Measurement-based Characterization of Human Body Impact on Ultra-low UAV-to-Ground Channels

Abstract

At ultra-low altitudes, an unmanned aerial vehicle (UAV) can act as a personal base station, where it communicates only with one user, as in the case of a UAV-assisted soldier. User equipment (UE) can be inside the pocket of a user or near their chest while facing or facing-away from the UAV. In these scenarios, the wireless channel can experience different fading levels based on the UAV's hovering position, user orientation, location of the UE near the user's body, and carrier frequency of the transmitted signal. In this work, we provide measurement results and study how the human body affects the Air-to-Ground (AtG) channel characteristics under various use cases of holding a UE device.
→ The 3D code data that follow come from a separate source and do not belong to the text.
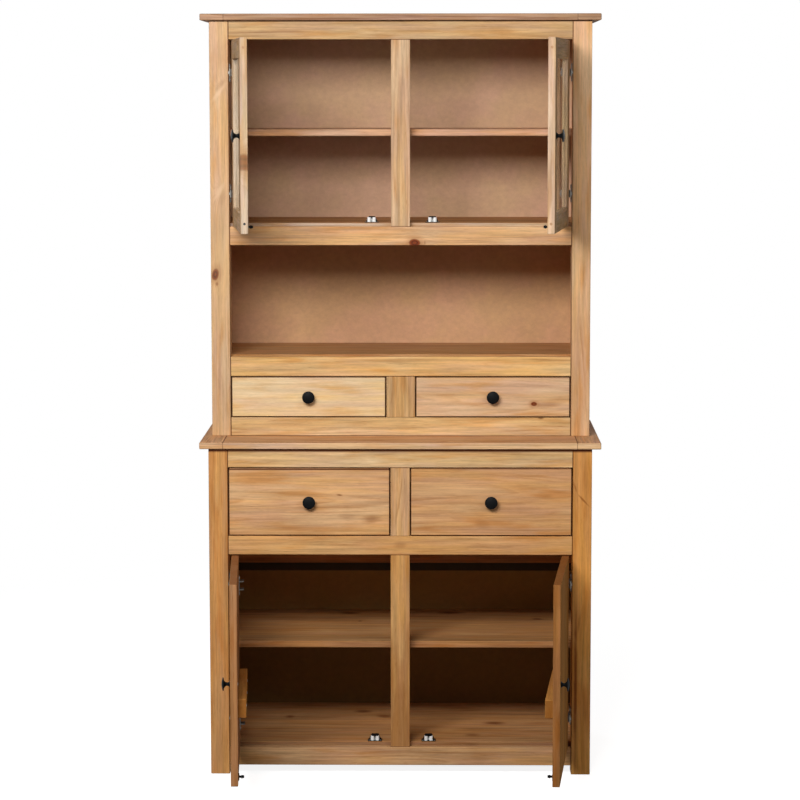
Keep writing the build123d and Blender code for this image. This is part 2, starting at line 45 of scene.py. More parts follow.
# --- Posts and rails -------------------------------------------------------------------
# The frame of both units: sawn pine of 43 mm and 18 mm, planed, its arrises eased by hand,
# glued up with dowels and finished with a honey-coloured wax that darkens in the joints.


class Field:
    """A value that varies over a surface; sums written with it add Math nodes to its recipe."""

    def __init__(self, recipe, socket):
        self.recipe, self.socket = recipe, socket

    def math(self, operation, *others):
        return self.recipe.add(
            "ShaderNodeMath", {"operation": operation}, dict(enumerate((self, *others)))
        )

    def reflected(self, operation, other):
        return self.recipe.add("ShaderNodeMath", {"operation": operation}, {0: other, 1: self})

    def __add__(self, other):
        return self.math("ADD", other)

    def __sub__(self, other):
        return self.math("SUBTRACT", other)

    def __mul__(self, other):
        return self.math("MULTIPLY", other)

    def __truediv__(self, other):
        return self.math("DIVIDE", other)

    def __pow__(self, other):
        return self.math("POWER", other)

    def __abs__(self):
        return self.math("ABSOLUTE")

    def __rsub__(self, other):
        return self.reflected("SUBTRACT", other)

    def __rtruediv__(self, other):
        return self.reflected("DIVIDE", other)

    __radd__ = __add__
    __rmul__ = __mul__

    def rise(self, start, end):
        """0 below start, 1 above end, eased between them."""
        return self.recipe.add(
            "ShaderNodeMapRange",
            {"interpolation_type": "SMOOTHSTEP"},
            {"Value": self, "From Min": start, "From Max": end},
        )


class Recipe:
    """A node tree that is written down as expressions."""

    def __init__(self, tree):
        self.tree = tree
        self.tree.nodes.clear()

    def add(self, kind, settings=(), inputs=(), output=0):
        """Any node, by its type, its settings and the values or links of its sockets."""
        node = self.tree.nodes.new(kind)
        for key, value in dict(settings).items():
            setattr(node, key, value)
        for key, value in dict(inputs).items():
            for item in value if isinstance(value, list) else [value]:
                if isinstance(item, Field):
                    self.tree.links.new(item.socket, node.inputs[key])
                else:
                    node.inputs[key].default_value = item
        return Field(self, node.outputs[output])

    def split(self, vector):
        first = self.add("ShaderNodeSeparateXYZ", {}, {0: vector})
        return [Field(self, socket) for socket in first.socket.node.outputs]

    def join(self, *parts):
        return self.add("ShaderNodeCombineXYZ", {}, dict(enumerate(parts)))

    def place(self):
        """Where a point lies: x, y and z in metres."""
        return self.split(self.add("ShaderNodeTexCoord", output="Object"))

    def noise(self, parts, detail=2.0, roughness=0.5):
        """Soft noise from 0 to 1 on three scaled coordinates."""
        return self.add(
            "ShaderNodeTexNoise",
            {"noise_dimensions": "3D"},
            {"Vector": self.join(*parts), "Scale": 1.0, "Detail": detail, "Roughness": roughness},
        )

    def specks(self, per_metre, detail=2.0):
        """Noise that is alike in all directions, with so many specks to the metre."""
        return self.noise([axis * per_metre for axis in self.place()], detail, 0.6)

    def mix(self, share, low, high, blend="MIX"):
        """One colour mixed into another."""
        return self.add(
            "ShaderNodeMix",
            {"data_type": "RGBA", "blend_type": blend},
            {0: share, 6: low, 7: high},
            output=2,
        )

    def tint(self, colour, amount):
        """A colour made lighter or darker by a number."""
        colour = colour if isinstance(colour, Field) else colour[:3]
        return self.add(
            "ShaderNodeVectorMath", {"operation": "SCALE"}, {0: colour, "Scale": amount}
        )


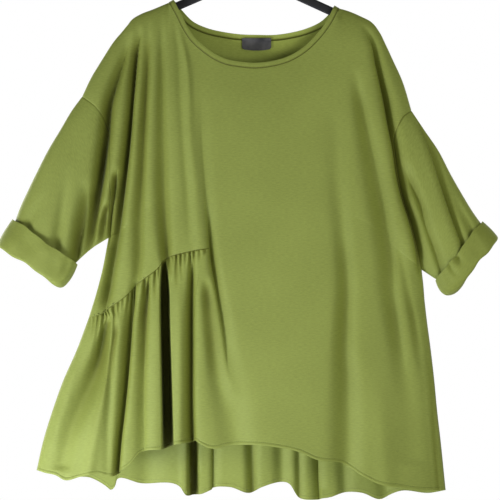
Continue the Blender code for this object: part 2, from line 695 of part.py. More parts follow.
def build():
    """The whole part: every piece of cloth as one surface cut at its seams, then the hanger."""
    cloth = material_of("jersey_green", GREEN, 0.75)
    cuff_cloth = material_of("jersey_cuff", CUFF_GREEN, 0.78)
    label = material_of("label_grey", LABEL_GREY, 0.4)
    black = material_of("hanger_black", HANGER_BLACK, 0.6)
    wire = material_of("hook_wire", STEEL, 0.35, 1.0)

    front, inset_fine, inset_coarse = front_surfaces()
    back, back_top = back_surface()
    coarse = piece_of(inset_coarse, quads_of(*inset_coarse.shape[:2]), False)
    left, left_end = sleeve_surface(
        ARMHOLE_LEFT, SLEEVE_TOP_LEFT, SLEEVE_LOW_LEFT, CUFF_LEFT[0].half_depth - CUFF_EASE, False
    )
    right, right_end = sleeve_surface(
        ARMHOLE_RIGHT, SLEEVE_TOP_RIGHT, SLEEVE_LOW_RIGHT, CUFF_RIGHT[0].half_depth - CUFF_EASE, True
    )
    left_cuff = cuff_surface(CUFF_LEFT, left_end, False)
    right_cuff = cuff_surface(CUFF_RIGHT, right_end, True)
    front_neck = line(NECK_FRONT, NECK_LEFT_SHARES + NECK_RIGHT_SHARES[1:])
    band_grid = band_surface(front_neck, line(NECK_BACK, NECK_BACK_SHARES))
    band = piece_of(band_grid, quads_of(*band_grid.shape[:2], ring=True), False)

    sewn = [front, back, left, right, left_cuff, right_cuff, band, coarse]
    normals = normals_of(sewn)
    wall("front_panel", front, normals[0], cloth)
    wall("back_panel", back, normals[1], cloth)
    wall("sleeve_left", left, normals[2], cloth, gap=SLEEVE_GAP)
    wall("sleeve_right", right, normals[3], cloth, gap=SLEEVE_GAP)
    wall("cuff_left", left_cuff, normals[4], cuff_cloth)
    wall("cuff_right", right_cuff, normals[5], cuff_cloth)
    wall("neck_band", band, normals[6], cloth, BAND_THICK, BAND_PROUD)

    fine = piece_of(inset_fine, quads_of(*inset_fine.shape[:2]), False)
    # The inset's edges take the normals that they share with the panels they are sewn to.
    facing = normals_of([fine])[0].reshape(inset_fine.shape)
    known = normals[7].reshape(inset_coarse.shape)
    facing[0] = resampled(known[0], np.arange(inset_fine.shape[1]) / GATHER_CELLS)
    facing[0] /= np.linalg.norm(facing[0], axis=1, keepdims=True)
    facing[:, 0] = known[:, 0]
    facing[:, -1] = known[:, -1]
    wall("gathered_inset", fine, facing.reshape(-1, 3), cloth)

    build_label(back_top, label)
    build_bar(black)
    build_hook(wire)


for old in list(bpy.data.objects):
    bpy.data.objects.remove(old, do_unlink=True)
build()
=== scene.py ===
# %% [markdown]
# # A jersey tunic on its hanger
#
# A wide soft tunic: front and back, two dropped sleeves turned up at the wrist, a bound neck and a
# gathered inset on the lower left, all of one viscose jersey. Its looks come from how the cloth hangs.
# These are particular folds in particular places, so each is placed one by one on a thin shell.

import collections
import math

import bpy
import numpy as np
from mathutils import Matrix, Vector


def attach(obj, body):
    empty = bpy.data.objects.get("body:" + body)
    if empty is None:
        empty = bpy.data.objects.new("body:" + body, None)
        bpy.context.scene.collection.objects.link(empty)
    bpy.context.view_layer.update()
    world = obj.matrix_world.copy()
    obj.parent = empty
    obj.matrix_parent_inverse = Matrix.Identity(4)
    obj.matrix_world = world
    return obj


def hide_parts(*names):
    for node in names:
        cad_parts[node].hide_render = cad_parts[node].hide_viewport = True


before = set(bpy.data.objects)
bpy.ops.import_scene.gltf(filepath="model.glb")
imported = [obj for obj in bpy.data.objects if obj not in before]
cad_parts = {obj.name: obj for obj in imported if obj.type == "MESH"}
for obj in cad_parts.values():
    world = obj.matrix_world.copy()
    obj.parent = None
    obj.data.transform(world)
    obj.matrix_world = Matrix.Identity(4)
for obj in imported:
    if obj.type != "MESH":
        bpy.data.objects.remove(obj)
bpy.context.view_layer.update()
MM = 0.001
print("hard and soft nodes:", ", ".join(sorted(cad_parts)))

# %% [markdown]
# ## Camera
#
# The garment is seen square on, from its own height, through a long lens from a few metres away.

# %% Camera
PICTURE_HEIGHT = 0.875
CAMERA_DISTANCE = 5.0
CAMERA_AIM = Vector((-0.007, -0.015, -0.552))
SENSOR = 36.0

camera_data = bpy.data.cameras.new("camera")
camera_data.sensor_width = SENSOR
camera_data.lens = SENSOR * CAMERA_DISTANCE / PICTURE_HEIGHT
camera = bpy.data.objects.new("camera", camera_data)
camera.location = CAMERA_AIM + Vector((0, -CAMERA_DISTANCE, 0))
camera.rotation_euler = (math.radians(90), 0, 0)
bpy.context.scene.collection.objects.link(camera)
bpy.context.scene.camera = camera
print(f"lens {camera_data.lens:.0f} mm")

# %% [markdown]
# ## Studio
#
# The light comes from the lower left: that corner of the tunic is the brightest, and every fold is
# bright on its left flank. A small light close by the hem's left corner does the first, and one far off
# at the side the second. Weak lights on the other sides keep the rest readable. The room is plain white,
# and the floor a pale disc under the hem.

# %% Studio
FLOOR_LEVEL = -1.3
FLOOR_RADIUS = 1.1
FLOOR_COLOUR = (0.86, 0.86, 0.85, 1)
ROOM_LIGHT = 0.2


def area_light(name, place, aim, size, power, colour=(1, 1, 1)):
    """A square soft light at a place, turned to an aim."""
    data = bpy.data.lights.new(name, "AREA")
    data.size = size
    data.energy = power
    data.color = colour
    light = bpy.data.objects.new(name, data)
    light.location = place
    light.rotation_euler = (Vector(aim) - Vector(place)).to_track_quat("-Z", "Y").to_euler()
    bpy.context.scene.collection.objects.link(light)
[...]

These channel characteristics include the average signal strength, shadowing, and Rician K-factor. We target three different ways in which the device is held by the user: Near-Chest Facing, In-pocket Facing, and Near-Chest Facing-away from the transmitting UAV. We perform this study at carrier frequencies of 900 MHz and 2.5 GHz and in Line-of-Sight (LOS) conditions. First, we conduct a set of baseline experiments to understand AtG channels in free space with no human involved. Second, we conduct AtG experiments with the user holding the device and show that the human body can induce either gains or losses compared to free space, depending on the user orientation with respect to the UAV. Third, we find that there are two distinct regions of operation, one in which the channel characteristics are mainly affected by the UAV and another that is dominated by the user's body. The obtained results help create more realistic 3D UAV-to-ground channel models and complement adaptive aerial drone deployment algorithms that target making intelligent decisions about trajectory and energy consumption when considering human body effects.